DATA SHOWN>
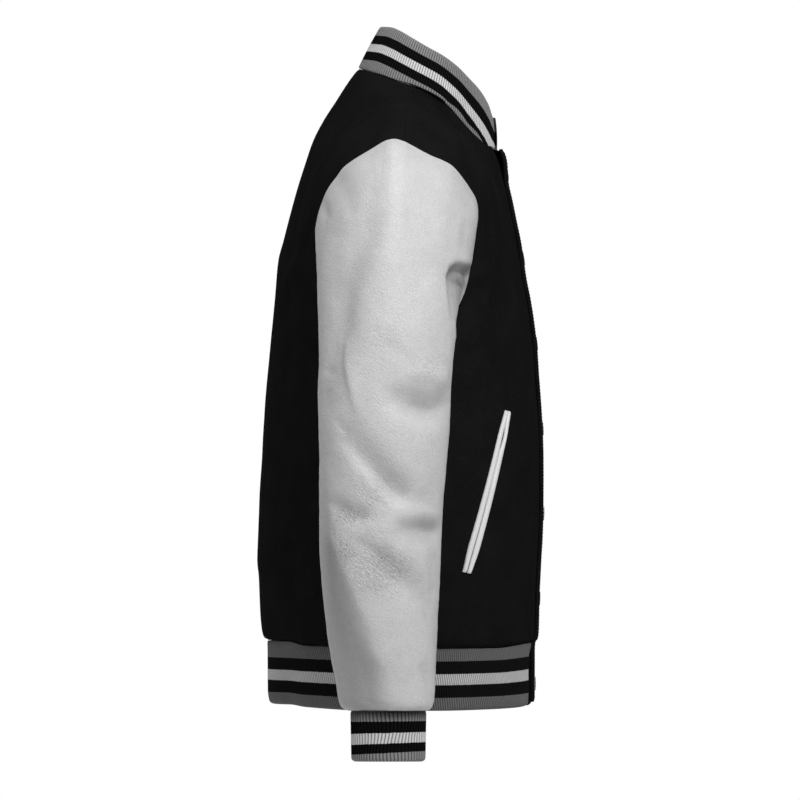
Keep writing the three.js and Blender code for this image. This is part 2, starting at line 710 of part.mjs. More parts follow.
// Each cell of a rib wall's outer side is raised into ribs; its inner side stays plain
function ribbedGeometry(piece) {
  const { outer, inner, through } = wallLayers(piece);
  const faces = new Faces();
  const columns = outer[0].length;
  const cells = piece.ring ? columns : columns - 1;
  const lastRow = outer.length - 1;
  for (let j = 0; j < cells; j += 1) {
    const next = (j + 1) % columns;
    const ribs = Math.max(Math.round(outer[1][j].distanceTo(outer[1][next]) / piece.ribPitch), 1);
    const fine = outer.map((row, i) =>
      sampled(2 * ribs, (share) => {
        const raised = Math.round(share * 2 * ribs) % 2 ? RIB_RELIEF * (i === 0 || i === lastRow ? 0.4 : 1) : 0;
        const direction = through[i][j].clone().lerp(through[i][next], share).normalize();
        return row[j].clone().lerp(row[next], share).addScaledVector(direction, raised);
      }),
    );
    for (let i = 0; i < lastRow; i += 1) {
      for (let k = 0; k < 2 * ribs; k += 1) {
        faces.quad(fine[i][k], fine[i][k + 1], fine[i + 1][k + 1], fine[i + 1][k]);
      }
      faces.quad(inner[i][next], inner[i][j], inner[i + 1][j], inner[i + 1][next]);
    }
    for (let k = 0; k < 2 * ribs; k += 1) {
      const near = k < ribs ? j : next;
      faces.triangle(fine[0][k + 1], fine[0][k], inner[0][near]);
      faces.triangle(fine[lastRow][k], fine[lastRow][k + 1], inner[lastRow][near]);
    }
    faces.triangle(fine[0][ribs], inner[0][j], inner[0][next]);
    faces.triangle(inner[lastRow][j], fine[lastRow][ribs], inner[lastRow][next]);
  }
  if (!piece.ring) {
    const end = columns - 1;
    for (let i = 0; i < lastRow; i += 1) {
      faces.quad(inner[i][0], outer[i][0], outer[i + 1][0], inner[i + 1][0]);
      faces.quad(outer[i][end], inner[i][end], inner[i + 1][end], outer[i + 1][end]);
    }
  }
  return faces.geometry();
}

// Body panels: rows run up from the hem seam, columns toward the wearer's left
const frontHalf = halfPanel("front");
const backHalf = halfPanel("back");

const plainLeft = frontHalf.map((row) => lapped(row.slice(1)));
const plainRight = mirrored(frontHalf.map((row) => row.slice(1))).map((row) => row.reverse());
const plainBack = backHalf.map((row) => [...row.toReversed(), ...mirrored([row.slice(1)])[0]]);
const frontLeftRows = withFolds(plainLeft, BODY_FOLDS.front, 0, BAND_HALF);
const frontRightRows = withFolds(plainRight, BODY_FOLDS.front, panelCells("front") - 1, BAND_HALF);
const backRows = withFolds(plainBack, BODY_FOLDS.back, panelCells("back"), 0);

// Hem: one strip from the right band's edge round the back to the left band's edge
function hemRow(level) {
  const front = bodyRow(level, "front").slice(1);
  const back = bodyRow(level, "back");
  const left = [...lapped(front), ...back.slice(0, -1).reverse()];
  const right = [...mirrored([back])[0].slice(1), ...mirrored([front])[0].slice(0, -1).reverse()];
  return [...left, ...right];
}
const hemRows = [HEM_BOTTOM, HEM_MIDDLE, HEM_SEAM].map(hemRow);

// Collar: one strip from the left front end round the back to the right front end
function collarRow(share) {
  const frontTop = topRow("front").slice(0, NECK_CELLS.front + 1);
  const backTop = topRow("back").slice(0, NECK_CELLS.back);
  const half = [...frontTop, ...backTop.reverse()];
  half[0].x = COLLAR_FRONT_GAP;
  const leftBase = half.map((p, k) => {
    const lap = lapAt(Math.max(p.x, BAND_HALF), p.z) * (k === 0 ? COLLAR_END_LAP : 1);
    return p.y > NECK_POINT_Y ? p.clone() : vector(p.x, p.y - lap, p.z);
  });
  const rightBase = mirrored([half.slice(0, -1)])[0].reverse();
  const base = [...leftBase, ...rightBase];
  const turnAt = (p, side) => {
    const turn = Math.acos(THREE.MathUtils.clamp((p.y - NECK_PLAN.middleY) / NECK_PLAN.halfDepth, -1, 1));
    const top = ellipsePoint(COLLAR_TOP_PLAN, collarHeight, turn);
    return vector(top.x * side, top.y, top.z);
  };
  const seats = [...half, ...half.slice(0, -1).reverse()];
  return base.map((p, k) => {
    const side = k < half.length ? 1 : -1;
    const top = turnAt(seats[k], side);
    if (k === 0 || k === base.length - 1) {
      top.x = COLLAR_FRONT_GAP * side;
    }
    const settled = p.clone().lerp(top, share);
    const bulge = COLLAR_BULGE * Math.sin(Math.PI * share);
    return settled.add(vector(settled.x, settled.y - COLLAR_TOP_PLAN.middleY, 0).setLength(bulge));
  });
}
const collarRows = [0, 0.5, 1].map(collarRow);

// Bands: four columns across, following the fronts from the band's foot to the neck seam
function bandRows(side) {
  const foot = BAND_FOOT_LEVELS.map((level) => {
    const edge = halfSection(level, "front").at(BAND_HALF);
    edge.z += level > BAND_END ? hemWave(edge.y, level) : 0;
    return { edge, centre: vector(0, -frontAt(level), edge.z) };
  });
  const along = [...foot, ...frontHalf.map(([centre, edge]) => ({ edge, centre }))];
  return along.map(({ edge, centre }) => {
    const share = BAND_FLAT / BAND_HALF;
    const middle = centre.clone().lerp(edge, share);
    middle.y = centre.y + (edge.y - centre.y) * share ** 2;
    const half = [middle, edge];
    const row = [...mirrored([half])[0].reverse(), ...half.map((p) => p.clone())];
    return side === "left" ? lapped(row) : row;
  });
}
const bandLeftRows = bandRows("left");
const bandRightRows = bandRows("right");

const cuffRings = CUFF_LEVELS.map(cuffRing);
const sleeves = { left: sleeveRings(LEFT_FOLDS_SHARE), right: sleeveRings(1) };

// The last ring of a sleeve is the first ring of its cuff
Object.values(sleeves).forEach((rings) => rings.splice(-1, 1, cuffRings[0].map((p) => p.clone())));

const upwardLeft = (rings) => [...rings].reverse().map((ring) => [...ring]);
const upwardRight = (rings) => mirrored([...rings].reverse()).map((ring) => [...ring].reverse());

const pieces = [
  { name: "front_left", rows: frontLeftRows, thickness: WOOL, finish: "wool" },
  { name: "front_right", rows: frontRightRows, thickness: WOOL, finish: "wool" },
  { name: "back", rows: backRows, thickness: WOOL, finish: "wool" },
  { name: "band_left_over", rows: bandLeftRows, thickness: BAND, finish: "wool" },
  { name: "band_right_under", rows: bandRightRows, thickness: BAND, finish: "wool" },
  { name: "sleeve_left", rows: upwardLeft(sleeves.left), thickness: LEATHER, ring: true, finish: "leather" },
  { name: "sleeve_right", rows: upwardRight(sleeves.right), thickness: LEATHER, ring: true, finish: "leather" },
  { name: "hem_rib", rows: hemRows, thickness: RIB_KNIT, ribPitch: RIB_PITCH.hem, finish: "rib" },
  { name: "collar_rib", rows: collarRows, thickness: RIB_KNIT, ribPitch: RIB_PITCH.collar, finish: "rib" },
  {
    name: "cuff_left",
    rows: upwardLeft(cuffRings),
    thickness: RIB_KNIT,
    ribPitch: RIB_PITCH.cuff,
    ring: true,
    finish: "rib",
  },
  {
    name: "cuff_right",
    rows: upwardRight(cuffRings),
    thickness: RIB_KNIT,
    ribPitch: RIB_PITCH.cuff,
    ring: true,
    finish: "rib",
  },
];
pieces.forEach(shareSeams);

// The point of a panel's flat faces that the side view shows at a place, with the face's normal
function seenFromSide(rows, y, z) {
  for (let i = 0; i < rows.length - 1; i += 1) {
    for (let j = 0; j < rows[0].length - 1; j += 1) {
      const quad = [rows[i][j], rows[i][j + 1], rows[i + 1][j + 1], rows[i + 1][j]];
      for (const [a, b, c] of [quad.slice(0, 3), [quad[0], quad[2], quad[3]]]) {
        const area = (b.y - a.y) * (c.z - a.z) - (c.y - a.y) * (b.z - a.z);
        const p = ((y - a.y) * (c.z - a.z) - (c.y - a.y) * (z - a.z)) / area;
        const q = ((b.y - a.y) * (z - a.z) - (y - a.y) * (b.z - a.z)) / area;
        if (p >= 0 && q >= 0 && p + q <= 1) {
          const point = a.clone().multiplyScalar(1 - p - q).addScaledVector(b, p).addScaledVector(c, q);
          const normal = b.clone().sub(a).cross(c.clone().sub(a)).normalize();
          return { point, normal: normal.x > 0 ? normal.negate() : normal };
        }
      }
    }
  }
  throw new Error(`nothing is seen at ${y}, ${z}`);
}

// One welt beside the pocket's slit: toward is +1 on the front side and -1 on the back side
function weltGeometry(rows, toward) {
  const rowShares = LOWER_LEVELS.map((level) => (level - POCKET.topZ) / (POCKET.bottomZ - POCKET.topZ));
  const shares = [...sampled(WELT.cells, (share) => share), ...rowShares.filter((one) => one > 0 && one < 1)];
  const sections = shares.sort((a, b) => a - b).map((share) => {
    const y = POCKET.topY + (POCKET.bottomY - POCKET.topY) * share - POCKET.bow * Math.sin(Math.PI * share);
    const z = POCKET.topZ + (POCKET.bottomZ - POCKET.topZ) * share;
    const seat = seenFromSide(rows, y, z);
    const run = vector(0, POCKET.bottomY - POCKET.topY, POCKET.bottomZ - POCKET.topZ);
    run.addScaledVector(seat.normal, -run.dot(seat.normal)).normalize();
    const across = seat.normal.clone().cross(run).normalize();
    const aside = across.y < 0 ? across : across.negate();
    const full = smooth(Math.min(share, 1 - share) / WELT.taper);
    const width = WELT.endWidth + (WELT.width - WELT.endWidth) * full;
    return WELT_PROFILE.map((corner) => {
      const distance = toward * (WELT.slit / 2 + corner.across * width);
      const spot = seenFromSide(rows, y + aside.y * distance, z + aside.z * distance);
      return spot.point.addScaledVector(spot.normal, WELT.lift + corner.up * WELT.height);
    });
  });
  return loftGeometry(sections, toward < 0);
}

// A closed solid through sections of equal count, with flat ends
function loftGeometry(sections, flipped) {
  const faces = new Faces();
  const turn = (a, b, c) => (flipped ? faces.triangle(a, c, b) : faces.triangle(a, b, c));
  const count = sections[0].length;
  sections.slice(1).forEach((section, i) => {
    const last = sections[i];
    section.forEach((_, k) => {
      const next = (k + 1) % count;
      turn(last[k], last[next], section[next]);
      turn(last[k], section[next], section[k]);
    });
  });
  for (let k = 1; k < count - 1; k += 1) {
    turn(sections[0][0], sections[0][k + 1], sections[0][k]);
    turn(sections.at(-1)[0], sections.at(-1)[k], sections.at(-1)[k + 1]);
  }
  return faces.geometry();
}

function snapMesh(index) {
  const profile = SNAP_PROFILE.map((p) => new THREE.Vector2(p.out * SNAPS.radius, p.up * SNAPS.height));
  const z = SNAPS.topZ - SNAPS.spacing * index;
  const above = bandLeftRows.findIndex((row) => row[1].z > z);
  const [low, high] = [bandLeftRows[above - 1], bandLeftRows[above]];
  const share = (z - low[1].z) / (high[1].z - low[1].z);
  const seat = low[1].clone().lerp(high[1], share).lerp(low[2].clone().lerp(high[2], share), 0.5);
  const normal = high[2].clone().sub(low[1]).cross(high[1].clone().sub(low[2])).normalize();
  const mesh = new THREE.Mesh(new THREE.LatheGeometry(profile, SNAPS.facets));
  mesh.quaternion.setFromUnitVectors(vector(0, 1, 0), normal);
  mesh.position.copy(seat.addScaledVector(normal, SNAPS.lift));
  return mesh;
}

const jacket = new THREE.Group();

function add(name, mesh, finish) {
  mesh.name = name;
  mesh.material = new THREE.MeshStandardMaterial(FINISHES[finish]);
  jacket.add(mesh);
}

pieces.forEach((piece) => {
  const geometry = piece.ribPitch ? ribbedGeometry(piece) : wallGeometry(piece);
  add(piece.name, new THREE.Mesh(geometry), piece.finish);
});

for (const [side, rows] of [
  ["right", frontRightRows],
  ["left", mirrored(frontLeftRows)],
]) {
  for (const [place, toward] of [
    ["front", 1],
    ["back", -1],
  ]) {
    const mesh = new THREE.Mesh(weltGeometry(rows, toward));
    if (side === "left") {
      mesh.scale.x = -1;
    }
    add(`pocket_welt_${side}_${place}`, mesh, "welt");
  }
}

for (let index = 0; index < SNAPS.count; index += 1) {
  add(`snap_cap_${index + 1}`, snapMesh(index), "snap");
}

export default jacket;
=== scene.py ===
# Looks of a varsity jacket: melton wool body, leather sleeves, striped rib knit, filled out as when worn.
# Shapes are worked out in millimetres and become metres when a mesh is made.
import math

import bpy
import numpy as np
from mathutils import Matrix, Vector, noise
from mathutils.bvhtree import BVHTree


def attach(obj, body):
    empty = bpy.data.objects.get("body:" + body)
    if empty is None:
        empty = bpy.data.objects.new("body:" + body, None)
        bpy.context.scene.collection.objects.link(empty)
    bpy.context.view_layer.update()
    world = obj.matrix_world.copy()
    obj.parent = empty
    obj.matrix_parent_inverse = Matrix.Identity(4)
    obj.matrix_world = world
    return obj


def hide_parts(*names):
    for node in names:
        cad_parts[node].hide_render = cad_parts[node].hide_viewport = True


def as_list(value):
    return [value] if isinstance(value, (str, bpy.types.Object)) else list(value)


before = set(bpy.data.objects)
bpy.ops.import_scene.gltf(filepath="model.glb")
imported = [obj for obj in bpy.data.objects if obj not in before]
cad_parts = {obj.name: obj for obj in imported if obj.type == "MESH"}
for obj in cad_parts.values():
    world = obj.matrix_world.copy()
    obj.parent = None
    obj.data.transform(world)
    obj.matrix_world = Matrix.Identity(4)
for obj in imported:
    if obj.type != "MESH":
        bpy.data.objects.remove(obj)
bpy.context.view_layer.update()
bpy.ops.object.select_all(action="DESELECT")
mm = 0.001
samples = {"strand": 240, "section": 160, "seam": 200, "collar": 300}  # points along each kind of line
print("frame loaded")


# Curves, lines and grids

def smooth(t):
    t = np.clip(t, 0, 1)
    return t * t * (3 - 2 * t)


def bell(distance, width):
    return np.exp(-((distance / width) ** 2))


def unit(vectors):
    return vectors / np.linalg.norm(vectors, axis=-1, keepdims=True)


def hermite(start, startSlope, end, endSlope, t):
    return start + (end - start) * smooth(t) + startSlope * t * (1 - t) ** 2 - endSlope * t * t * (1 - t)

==

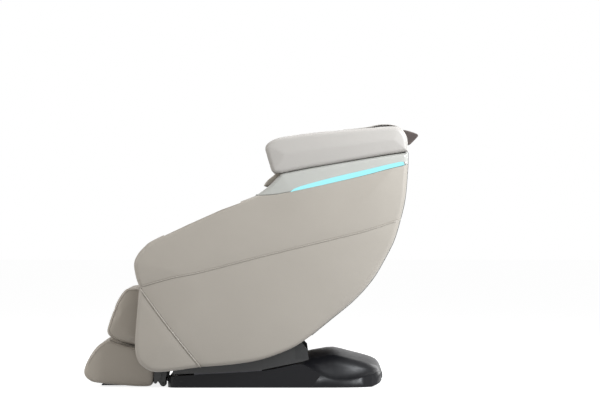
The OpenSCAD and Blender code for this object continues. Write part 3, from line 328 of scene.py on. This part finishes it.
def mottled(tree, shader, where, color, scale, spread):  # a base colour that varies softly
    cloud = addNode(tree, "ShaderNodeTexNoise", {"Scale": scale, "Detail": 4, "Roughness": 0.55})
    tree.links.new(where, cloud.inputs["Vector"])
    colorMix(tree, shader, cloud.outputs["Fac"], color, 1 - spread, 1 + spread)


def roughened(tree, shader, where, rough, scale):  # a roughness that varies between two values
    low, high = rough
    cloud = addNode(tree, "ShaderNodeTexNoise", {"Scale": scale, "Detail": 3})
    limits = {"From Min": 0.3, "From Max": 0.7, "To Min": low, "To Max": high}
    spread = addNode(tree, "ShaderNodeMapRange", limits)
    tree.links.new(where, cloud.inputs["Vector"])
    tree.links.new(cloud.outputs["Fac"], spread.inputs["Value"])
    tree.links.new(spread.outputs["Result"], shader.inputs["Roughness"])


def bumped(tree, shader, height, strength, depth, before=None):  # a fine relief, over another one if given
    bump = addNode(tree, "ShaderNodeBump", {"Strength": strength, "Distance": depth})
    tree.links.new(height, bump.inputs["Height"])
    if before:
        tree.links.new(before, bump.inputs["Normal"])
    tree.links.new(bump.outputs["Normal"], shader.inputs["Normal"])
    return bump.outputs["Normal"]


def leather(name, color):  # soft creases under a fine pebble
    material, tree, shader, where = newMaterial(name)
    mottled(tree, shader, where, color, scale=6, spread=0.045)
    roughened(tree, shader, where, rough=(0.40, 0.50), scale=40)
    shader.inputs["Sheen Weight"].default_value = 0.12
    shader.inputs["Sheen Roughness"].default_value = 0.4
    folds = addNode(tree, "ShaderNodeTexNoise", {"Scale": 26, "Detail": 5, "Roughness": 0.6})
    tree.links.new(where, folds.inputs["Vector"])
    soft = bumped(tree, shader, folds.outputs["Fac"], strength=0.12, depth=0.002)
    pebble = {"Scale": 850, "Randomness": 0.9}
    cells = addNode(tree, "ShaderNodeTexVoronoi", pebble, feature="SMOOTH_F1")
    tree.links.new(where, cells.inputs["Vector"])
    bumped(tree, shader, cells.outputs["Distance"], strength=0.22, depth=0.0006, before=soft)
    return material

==

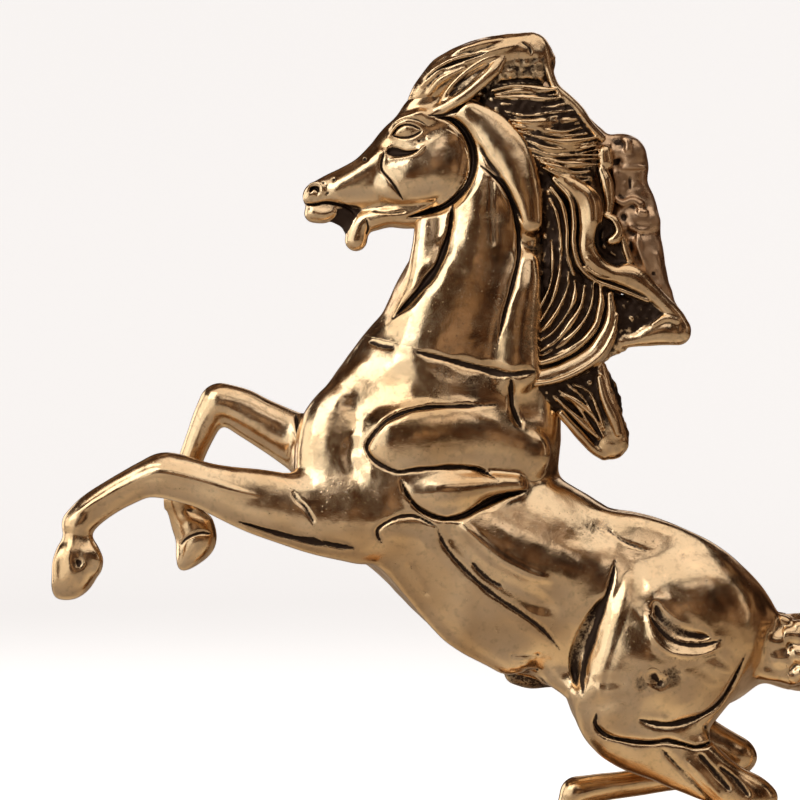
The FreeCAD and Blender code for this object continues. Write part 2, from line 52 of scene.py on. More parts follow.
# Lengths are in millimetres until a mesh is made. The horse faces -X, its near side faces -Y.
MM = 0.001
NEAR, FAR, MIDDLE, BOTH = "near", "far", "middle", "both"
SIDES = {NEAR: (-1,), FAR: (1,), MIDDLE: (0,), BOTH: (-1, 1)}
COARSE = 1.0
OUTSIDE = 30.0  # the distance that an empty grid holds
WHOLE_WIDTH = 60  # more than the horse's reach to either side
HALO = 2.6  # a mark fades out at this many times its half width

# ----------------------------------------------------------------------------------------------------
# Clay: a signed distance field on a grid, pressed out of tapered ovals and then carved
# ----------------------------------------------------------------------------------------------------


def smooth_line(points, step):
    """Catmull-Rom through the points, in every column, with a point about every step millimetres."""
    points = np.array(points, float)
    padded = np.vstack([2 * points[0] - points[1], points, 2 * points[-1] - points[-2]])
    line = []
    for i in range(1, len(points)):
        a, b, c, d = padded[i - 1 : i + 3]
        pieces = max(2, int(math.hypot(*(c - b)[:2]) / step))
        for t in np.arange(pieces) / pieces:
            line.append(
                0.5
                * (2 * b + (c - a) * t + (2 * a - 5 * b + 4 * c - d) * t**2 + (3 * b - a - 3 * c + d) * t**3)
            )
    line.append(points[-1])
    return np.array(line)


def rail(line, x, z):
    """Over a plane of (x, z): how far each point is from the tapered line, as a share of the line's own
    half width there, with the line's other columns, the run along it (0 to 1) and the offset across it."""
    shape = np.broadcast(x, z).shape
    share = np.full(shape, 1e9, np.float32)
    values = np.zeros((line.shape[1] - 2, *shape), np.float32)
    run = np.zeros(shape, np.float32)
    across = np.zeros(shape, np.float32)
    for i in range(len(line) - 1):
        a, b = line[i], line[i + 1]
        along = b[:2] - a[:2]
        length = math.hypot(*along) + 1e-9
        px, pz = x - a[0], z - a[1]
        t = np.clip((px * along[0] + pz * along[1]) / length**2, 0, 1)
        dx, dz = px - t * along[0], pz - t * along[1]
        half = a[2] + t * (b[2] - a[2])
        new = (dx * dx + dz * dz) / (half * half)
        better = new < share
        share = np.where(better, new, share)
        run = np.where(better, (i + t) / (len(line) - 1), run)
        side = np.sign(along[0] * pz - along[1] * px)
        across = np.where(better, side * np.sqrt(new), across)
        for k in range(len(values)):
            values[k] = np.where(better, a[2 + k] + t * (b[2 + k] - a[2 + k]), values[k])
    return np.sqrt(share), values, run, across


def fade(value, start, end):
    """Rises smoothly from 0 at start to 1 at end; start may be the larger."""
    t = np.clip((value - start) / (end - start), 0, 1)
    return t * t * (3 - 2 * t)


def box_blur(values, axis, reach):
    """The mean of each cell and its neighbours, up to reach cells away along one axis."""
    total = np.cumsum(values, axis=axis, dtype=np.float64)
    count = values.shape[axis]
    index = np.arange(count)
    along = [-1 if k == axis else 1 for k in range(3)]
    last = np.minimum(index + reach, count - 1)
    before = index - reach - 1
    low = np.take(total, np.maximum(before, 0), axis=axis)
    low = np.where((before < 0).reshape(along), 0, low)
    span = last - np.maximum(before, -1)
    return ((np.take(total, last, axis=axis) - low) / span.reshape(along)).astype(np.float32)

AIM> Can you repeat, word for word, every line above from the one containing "imported = [obj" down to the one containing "return start +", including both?

ANSWER TO THIS EXERCISE>
imported = [obj for obj in bpy.data.objects if obj not in before]
cad_parts = {obj.name: obj for obj in imported if obj.type == "MESH"}
for obj in cad_parts.values():
    world = obj.matrix_world.copy()
    obj.parent = None
    obj.data.transform(world)
    obj.matrix_world = Matrix.Identity(4)
for obj in imported:
    if obj.type != "MESH":
        bpy.data.objects.remove(obj)
bpy.context.view_layer.update()
bpy.ops.object.select_all(action="DESELECT")
mm = 0.001
samples = {"strand": 240, "section": 160, "seam": 200, "collar": 300}  # points along each kind of line
print("frame loaded")


# Curves, lines and grids

def smooth(t):
    t = np.clip(t, 0, 1)
    return t * t * (3 - 2 * t)


def bell(distance, width):
    return np.exp(-((distance / width) ** 2))


def unit(vectors):
    return vectors / np.linalg.norm(vectors, axis=-1, keepdims=True)


def hermite(start, startSlope, end, endSlope, t):
    return start + (end - start) * smooth(t) + startSlope * t * (1 - t) ** 2 - endSlope * t * t * (1 - t)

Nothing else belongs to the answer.